Plaintiff's third objection warrants further consideration. Magistrate Judge Carlson did not explicitly address whether Defendants are entitled to repayment for the $41,040.00 that they had already paid to Plaintiff before he violated the 30-month non-compete covenant, though the repayment of this amount does appear as part of the requested relief in Defendants' motion for judgment on the pleadings. (See Doc. Nos. 35-1, 47.)

Section 9 of the IIP governs the question of whether Plaintiff must repay the amount he has already been paid pursuant to the IIP. (See Doc. No. 30-1.) Under the IIP, employees receive payments under the incentive plan once they have left the company. (See id.) According to Section 9, "[i]n order to earn and become entitled to receive payment" under the IIP, an employee must comply with, inter alia, the IIP's 30-month non-compete covenant. (Doc. No. 30-1 at 6.) However, an employee is entitled to partial payment under the IIP on a quarterly basis as soon as the employee leaves the company: as many as seven quarterly payments over 28 months occur before the 30-month term has ended. (Doc. No. 30-1 at 7.) Plaintiff received six such quarterly payments, totaling $41,040.00. (Doc. No. 47 at 8.) The remainder of an employee's money under the IIP is held back and disbursed only after the 30-month non-compete period has elapsed. (Doc. No. 30-1 at 7.)

After Plaintiff left Defendants' employ but before he received his first quarterly payment under the IIP, Defendant Aerotek mailed Plaintiff a letter, which Plaintiff acknowledged in writing and returned, reminding Plaintiff of his non-compete obligations under the IIP. (Doc. No. 30-4.) The letter explicitly stated that, by acknowledging the letter, Plaintiff agreed that any breach of the non-compete would disqualify him from future IIP payments and that in the event of a breach, Plaintiff "agree[d] to refund to the Company any amounts previously paid to" him under the IIP. (Id.) Plaintiff argues that the IIP provisions, standing alone, do not mandate repayment of the quarterly payments received, and he argues that the letter from Defendants added a repayment contract term, thus modifying the IIP without additional consideration. (Doc. No. 51 at 17-19.) Accordingly, Plaintiff argues that even if he was subject to the 30-month non-compete covenant, and even though he violated that covenant, he should not be automatically required to refund the quarterly payments Defendants made to him under the IIP. (See id.)

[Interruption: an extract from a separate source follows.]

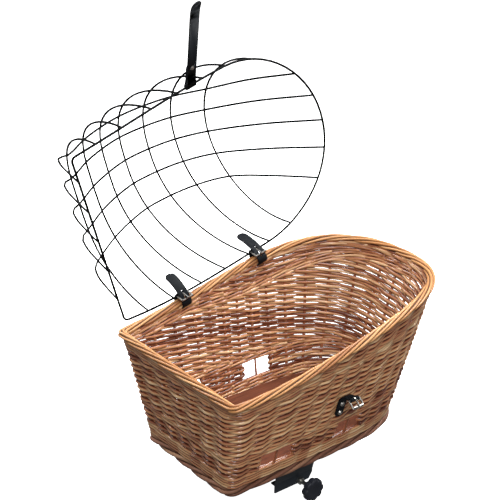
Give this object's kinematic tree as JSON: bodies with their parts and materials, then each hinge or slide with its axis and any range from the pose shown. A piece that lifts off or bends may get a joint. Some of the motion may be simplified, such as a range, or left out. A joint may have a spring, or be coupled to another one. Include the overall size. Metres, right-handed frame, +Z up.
{
  "type": "rear bicycle basket with wire lid",
  "caption": "Willow basket for a bicycle's rear carrier, with windows low in its sides, a hinged domed wire lid, leather straps and a screw clamp under its base.",
  "frame": {"origin": "middle of the clamp's seat on the carrier, on the channel's underside", "axes": "+Z up, +X to the basket's round raised back, +Y to the side with the lid's hinge"},
  "size_m": [0.6244, 0.6444, 0.8826],
  "materials": {
    "willow_weave": "satin, woven whole willow rods, boiled and varnished",
    "willow_rim": "satin, plaited border of willow rods",
    "willow_foot": "dull, twisted border of dark rods",
    "plywood": "stained, satin",
    "black_steel": "powder coated, satin",
    "black_wire": "plastic coated, satin",
    "black_plastic": "moulded, matte",
    "black_leather": "dyed, satin grain",
    "nickel": "nickel plated, bright"
  },
  "bodies": {
    "root": {"base_board": "plywood", "clamp_block": "plywood", "foot_border": "willow_foot", "lower_rib": "willow_weave", "window_rib": "willow_weave", "main_weave": "willow_weave", "back_rib": "willow_weave", "back_weave": "willow_weave", "window_weave_front": "willow_weave", "window_weave_back": "willow_weave", "window_weave_far": "willow_weave", "window_weave_near": "willow_weave", "window_stake_near_front": "willow_weave", "window_stake_near_back": "willow_weave", "window_stake_far_front": "willow_weave", "window_stake_far_back": "willow_weave", "rim_border": "willow_rim", "rack_bracket": "black_steel", "weld_nut": "nickel", "bracket_bolt_1": "black_steel", "bracket_bolt_2": "black_steel", "bracket_bolt_3": "black_steel", "bracket_bolt_4": "black_steel", "bracket_nut_1": "nickel", "bracket_nut_2": "nickel", "bracket_nut_3": "nickel", "bracket_nut_4": "nickel", "hinge_strap_front": "black_leather", "hinge_strap_back": "black_leather", "strap_buckle_front": "nickel", "strap_buckle_back": "nickel", "strap_prong_front": "nickel", "strap_prong_back": "nickel", "closure_tab": "black_leather", "tab_screw_lower": "nickel", "tab_screw_upper": "nickel"},
    "lid": {"lid_frame": "black_wire", "lid_hoop_1": "black_wire", "lid_hoop_2": "black_wire", "lid_hoop_3": "black_wire", "lid_hoop_4": "black_wire", "lid_hoop_5": "black_wire", "lid_hoop_6": "black_wire", "lid_hoop_7": "black_wire", "lid_wire_1": "black_wire", "lid_wire_2": "black_wire", "lid_wire_3": "black_wire", "lid_wire_4": "black_wire", "lid_wire_5": "black_wire"},
    "strap": {"closure_strap": "black_leather", "closure_rivet": "nickel"},
    "buckle": {"closure_buckle": "nickel"},
    "prong": {"closure_prong": "nickel"},
    "roller": {"closure_roller": "nickel"},
    "jaw": {"clamp_jaw": "black_steel"},
    "screw": {"clamp_screw": "nickel", "star_knob": "black_plastic"}
  },
  "joints": [
    {"name": "lid_hinge", "type": "hinge", "parent": "root", "child": "lid", "pos_m": [-0.055, 0.18205, 0.24673], "axis": [0.9751, 0.0414, 0.2179], "range_deg": [-28, 93.2]},
    {"name": "closure_strap_swing", "type": "hinge", "parent": "lid", "child": "strap", "pos_m": [-0.01608, 0.21103, 0.64044], "axis": [0.9579, 0.05, 0.2828], "range_deg": [-100, 15]},
    {"name": "buckle_swing", "type": "hinge", "parent": "root", "child": "buckle", "pos_m": [0.051, -0.18712, 0.15454], "axis": [1, 0, 0], "range_deg": [-70, 50]},
    {"name": "prong_swing", "type": "hinge", "parent": "buckle", "child": "prong", "pos_m": [0.051, -0.18712, 0.15454], "axis": [1, 0, 0], "range_deg": [-80, 0]},
    {"name": "roller_spin", "type": "hinge", "parent": "buckle", "child": "roller", "pos_m": [0.051, -0.1983, 0.14516], "axis": [1, 0, 0], "continuous": true},
    {"name": "jaw_travel", "type": "slide", "parent": "root", "child": "jaw", "axis": [0, 1, 0], "range_m": [-0.0075, 0.0175]},
    {"name": "screw_turn", "type": "hinge", "parent": "jaw", "child": "screw", "pos_m": [0.013, -0.1, -0.0485], "axis": [0, 1, 0], "range_deg": [-2161, 5041]}
  ],
  "couplings": [
    {"joint": "screw_turn", "follows": "jaw_travel", "rad_per_m": 5026.5}
  ]
}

Neither party briefed the substance of this objection before Magistrate Judge Carlson, and Defendants have not responded to Plaintiff's objections with further briefing of their own. Therefore, while it has been established that Plaintiff was subject to the 30-month non-compete covenant from Section 9 of the IIP, the question remains whether Defendants are entitled to full reimbursement of the payments already made under the quarterly payment regime the IIP created. There is no suggestion that this issue should have been raised and developed sua sponte by Magistrate Judge Carlson.

In the absence of a developed record or full briefing on this issue, the Court declines to decide at this juncture whether Plaintiff must repay the entirety of the payments Plaintiff has received. The Court adopts Magistrate Judge Carlson's Report and Recommendation in all other respects.

AND SO, on this 9th day of March 2016, IT IS HEREBY ORDERED THAT:

1. Magistrate Judge Carlson's Report and Recommendation (Doc. No 47), is ADOPTED, except insofar as it recommends entering judgment in the amount of $40,040.00; 2. Defendants' motion for judgment on the pleadings (Doc. No. 35), is GRANTED, except insofar as it requests the entry of monetary judgment; 3. Plaintiff's motion for judgment on the pleadings (Doc. No. 34), is DENIED; and 4. This case is referred back to Magistrate Judge Carlson for the disposition of pending motions and further pre-trial management.